The joint was a family-run establishment called the Spaghetti Company and it was there that Doehring made the first dish that he was proud of all the way down to his toes.
“Veal scallopini,” he smiled. “It was awesome … I learned the hard work that goes into great food. Everything there was done by hand. We pounded our own veal, made our own raviolis.”
As soon as the budding chef was able, he applied to Johnson & Wales Culinary Arts program in Charleston, South Carolina.
“It opened up a whole new world for me,” he said. “I learned about low-country cooking; I met people from Texas and Louisiana and was exposed to a lot of different cuisines.”
Spending time in the South also exposed Doehring to the Southern way of doing things: “Dinner there is a three-hour process; here it’s maybe one-and-a-half.”
Since graduating in 1999, Doehring has worked in kitchens from Charleston to Cleveland. In Columbus, he has helmed the line from the gone-but-not-forgotten Engine House No. 5 and to the Columbus Fish Market.
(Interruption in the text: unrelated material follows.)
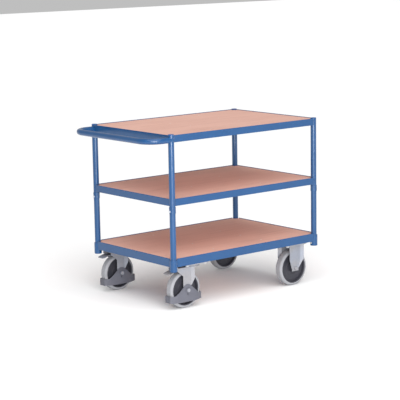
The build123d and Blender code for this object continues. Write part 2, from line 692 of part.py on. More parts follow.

While addicted to the rush that is life in a busy kitchen, Doehring commented that his favorite part about the job is the people.
“I love talking to people and hearing their stories,” he explained. “The guests, the associates I work with … I am constantly meeting new people.”
The restaurant world even served as matchmaker for Doehring and his wife: the two met while he was a sous chef and she was the hostess at Charley’s Crab in Cleveland. Today, the family lives in Newark, where his love for gardening has been thwarted by the herds of deer that roam the neighborhood.
“The last time the deer were active, my daughter counted 18,” marveled Doehring. Chef and his wife have two young kids and on his days off, you can often find him in the kitchen, making pizza pies with the little ones, just like his dad did with him.